Difficile d’en évaluer le montant mais des documents comptables que nous avons pu consulter montrent que, les années précédentes, la vente des produits dérivés atteignait plusieurs milliers d’euros par soirée. Ces nouvelles recettes n’ont pas été déclarées dans les comptes d’E-Quenelle, assure Noémie Montagne. Pas plus que le «merch» vendu sur le site de Dieudonné. «L’an dernier, j’ai refusé de signer la cession du merchandising par E-Quenelle aux Productions de la plume, dit Noémie Montagne dans sa plainte. Dès lors, le versement de la pension alimentaire a été stoppé durant deux mois.»
Selon les outils d’archivage en ligne consultés par Libé, jusqu’en décembre 2021 les mentions légales du site marchand de Dieudonné précisaient que les transactions se faisaient sous la houlette d’E-Quenelle, avant de basculer sur les Productions de la plume en janvier 2022. «Ce n’est pas une infraction pénale en soi, même si le fisc peut s’estimer lésé, juge maître Benayoun. Mais ça peut relever de la banqueroute : un détournement d’actifs d’une société en cessation de paiements, qui lui relève du pénal.»

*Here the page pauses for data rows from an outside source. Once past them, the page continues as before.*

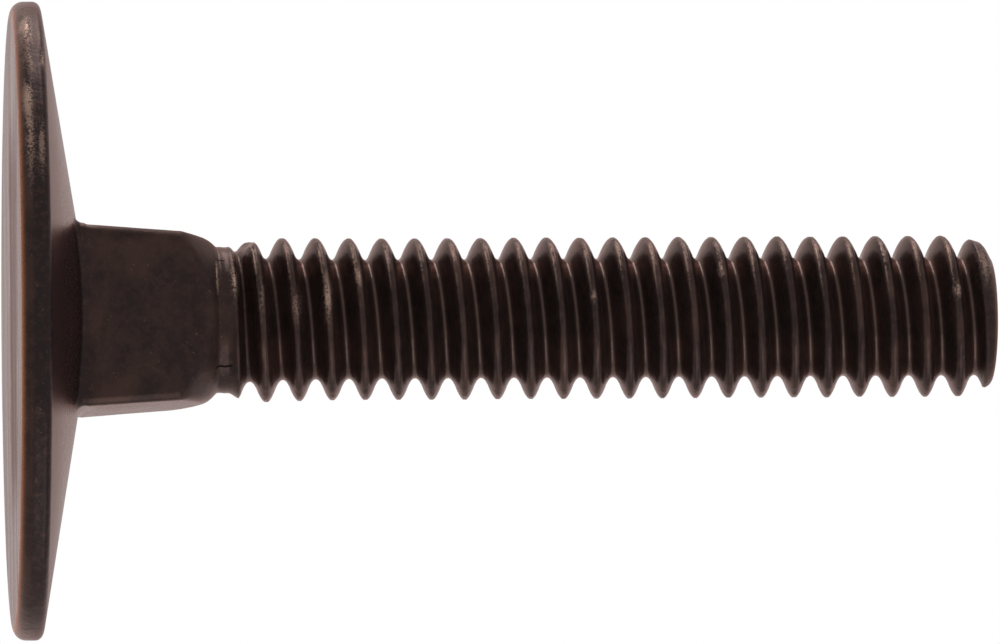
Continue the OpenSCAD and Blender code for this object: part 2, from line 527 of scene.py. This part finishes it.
def neck_rings(shape, last):
    """Rings up the neck, from the fillet to the plain shank. The first few level out."""
    rings = []
    angle = shape.angles(CROWDING)
    low = last[:, 2]
    for k, z in enumerate(NECK_HEIGHTS):
        levelled = min(1.0, (k + 1) / 4)
        z_ring = low + (z - low) * levelled if levelled < 1 else np.full_like(low, z)
        # Each ring stays clear of the one below it
        z_ring = np.maximum(z_ring, low + 0.02 * (k + 1))
        rings.append(polar_points(angle, shape.radius(angle, z_ring), z_ring))
    return rings


def tip_rings(shape):
    """Rings round the tip's rounded edge and in across its dished end."""
    rings = []
    angle = shape.angles(0.0)
    for k in range(END_STEPS + 1):
        bend = math.pi / 2 * k / END_STEPS
        z = shape.thread_end_z + (shape.length - shape.thread_end_z) * math.sin(bend)
        r = shape.shank_radius(angle, np.full_like(angle, z)) - END_INSET * (1 - math.cos(bend))
        rings.append(polar_points(angle, r, z))
    edge = rings[-1]
    for share in END_SHARES:
        ring = edge.copy()
        ring[:, :2] *= share
        ring[:, 2] = shape.length - END_DIP * (1 - share)
        rings.append(ring)
    return rings


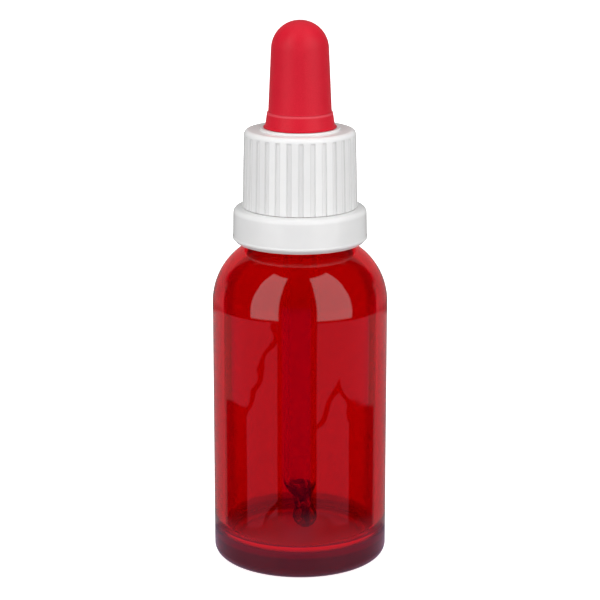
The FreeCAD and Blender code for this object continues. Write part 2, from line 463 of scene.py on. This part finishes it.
def make_pipette():
    """The drawn glass tube: bore, rounded top bead, waist and ball tip on a slightly bent centre line."""
    ball = [
        (ball_r * math.cos(math.radians(a)), ball_z + ball_r * math.sin(math.radians(a)))
        for a in range(-60, 41, 6)
    ]
    ball_high_r, ball_high = ball[-1]
    neck = [
        (ball_high_r + (waist_r - ball_high_r) * smooth_step(s * 1.05), ball_high + (waist_z - ball_high) * s)
        for s in np.linspace(0.1, 0.9, 8)
    ]
    taper = [
        (waist_r + (tube_r - waist_r) * smooth_step(s), waist_z + (taper_z - 0.3 - waist_z) * s)
        for s in np.linspace(0, 1, 24)
    ]
    top = rounded(
        [
            (tube_r, taper_z),
            (tube_r, tube_top - 1.1, 0.4),
            (tube_r + bead_out, tube_top - 0.6, 0.3),
            (tube_r + bead_out * 0.6, tube_top, 0.25),
            (tube_bore_r, tube_top, 0.25),
            (tube_bore_r, taper_z),
        ],
        closed=False,
        step_deg=15.0,
    )
    bore_top = taper_z - 0.2
    bore_taper = [
        (tube_bore_r + (waist_bore_r - tube_bore_r) * smooth_step(s), bore_top + (waist_z - bore_top) * s)
        for s in np.linspace(0, 1, 24)
    ]
    bore_tip = [
        (waist_bore_r + (tip_bore_r - waist_bore_r) * s, waist_z + (tip_z - waist_z) * s)
        for s in np.linspace(0.05, 1, 10)
    ]
    outline = [(tip_face_r, tip_z), *ball, *neck, *taper, *top, *bore_taper, *bore_tip]
    points = divided([np.array(p) for p in outline], 1.5)
    return lathe("pipette_glass", points, pipette_segments, centre_at=tip_offset)


# --- materials --------------------------------------------------------------


class Nodes:
    """Short calls for building a node tree."""

    def __init__(self, tree):
        self.tree = tree
        self.links = tree.links

    def add(self, kind, **values):
        node = self.tree.nodes.new(kind)
        for key, value in values.items():
            setattr(node, key, value)
        return node

    def put(self, value, socket):
        if isinstance(value, bpy.types.NodeSocket):
            self.links.new(value, socket)
        else:
            socket.default_value = value

    def math(self, operation, *values):
        node = self.add("ShaderNodeMath", operation=operation)
        for value, socket in zip(values, node.inputs):
            self.put(value, socket)
        return node.outputs[0]

    def ramp(self, value, low, high, to_low=0.0, to_high=1.0):
        node = self.add("ShaderNodeMapRange", interpolation_type="SMOOTHSTEP", clamp=True)
        self.put(value, node.inputs["Value"])
        self.put(low, node.inputs["From Min"])
        self.put(high, node.inputs["From Max"])
        self.put(to_low, node.inputs["To Min"])
        self.put(to_high, node.inputs["To Max"])
        return node.outputs["Result"]

    def below(self, value, low, high):
        """One where a length is under low and zero where it is over high, both in millimetres."""
        return self.ramp(value, low * MM, high * MM, 1.0, 0.0)

    def above(self, value, low, high):
        return self.ramp(value, low * MM, high * MM)

    def times(self, a, b):
        return self.math("MULTIPLY", a, b)

    def axes(self, vector):
        node = self.add("ShaderNodeSeparateXYZ")
        self.put(vector, node.inputs[0])
        return node.outputs[0], node.outputs[1], node.outputs[2]

    def noise(self, vector, scale, detail):
        node = self.add("ShaderNodeTexNoise")
        self.put(vector, node.inputs["Vector"])
        node.inputs["Scale"].default_value = scale
        node.inputs["Detail"].default_value = detail
        return node.outputs["Fac"]

    def mix(self, share, a, b):
        node = self.add("ShaderNodeMix", data_type="RGBA")
        self.put(share, node.inputs["Factor"])
        self.put(a, node.inputs[6])
        self.put(b, node.inputs[7])
        return node.outputs[2]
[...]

Confronté à ces éléments et aux déclarations de Noémie Montagne, Dieudonné a répondu par un message goguenard ne revenant pas sur le fond : «D’accord je ne joue pas très bien du piano mais de là à me traîner dans la boue comme elle le fait… 6 300 euros de pension c’est pas mal quand même non ?! Surtout après avoir touché 25 000 euros de salaire net par mois pendant des années.» Des chiffres sujets à caution : il s’agit donc de l’ancien montant de la pension alimentaire. Quant aux salaires de Noémie Montagne, selon les bulletins de paie que nous avons pu consulter, elle touchait par exemple en 2019 environ 5 600 à 5 900 euros nets par mois, en tant que salariée gérante des Productions de la plume et de E-Quenelle. Pour le reste, Dieudonné se contente de dénoncer des «fausses accusations».
Mise à jour le samedi 29 octobre à 11h50 : ajout d’une citation de Me Benayoun et mention de la demande d’estimation des Productions de la plume.